In the meantime, there are some rather serious issues. I have covered this elsewhere, but to briefly reiterate. Our oil import costs have risen over the last few years from about NZ$1 billion to NZ$4.1 billion, and are destined to rise further. Our car ownership is the world's highest, (yes, higher than the USA). In mileage per vehicle driven we are fifth worse in the world. We have much lower petrol prices than much wealthier European countries. We use, for instance, nearly twice as much petrol per person as they do in Denmark. We continue to drive lots of large 4WDs and other big cars. We are going to fail to meet our Kyoto targets badly. This is not surprising, the government's committment to Kyoto has been lazy, lukewarm, uninformed and passive, and it continues to be so.
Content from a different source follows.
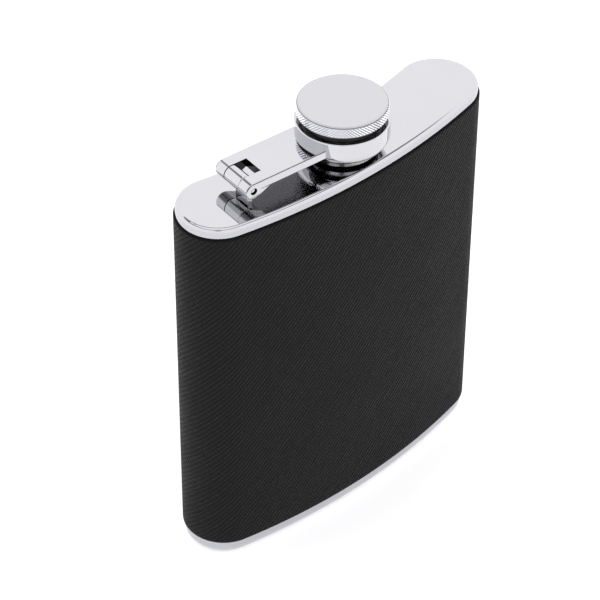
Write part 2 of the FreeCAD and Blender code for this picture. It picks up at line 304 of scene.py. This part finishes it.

We have had two generations of failure investing in public transport, urban design and in curtailing urban sprawl.
The absolutely last thing this country needs is a tax or revenue system that actively discourages people using fuel efficient vehicles. Such a road user charge to make things "fairer" is not only plainly wrong, as described in my letter above, it is also so galactically stupid as to make even a Vogon shake his head, if a Vogon has a head. Such proposals must come from some sort of "Deep Thought, NZ Transport Version" where, mortally deprived of the necessary RAM and transistors, such policies are born. This gloriously perverse scheme joins other such glorious New Zealand perversities as taxing pension contributions at source, and then wondering why people aren't saving for their retirement, or allowing tax relief on interest payments and no capital gains taxes on housing investments, and then wondering why New Zealanders have this strange attachment to housing investment.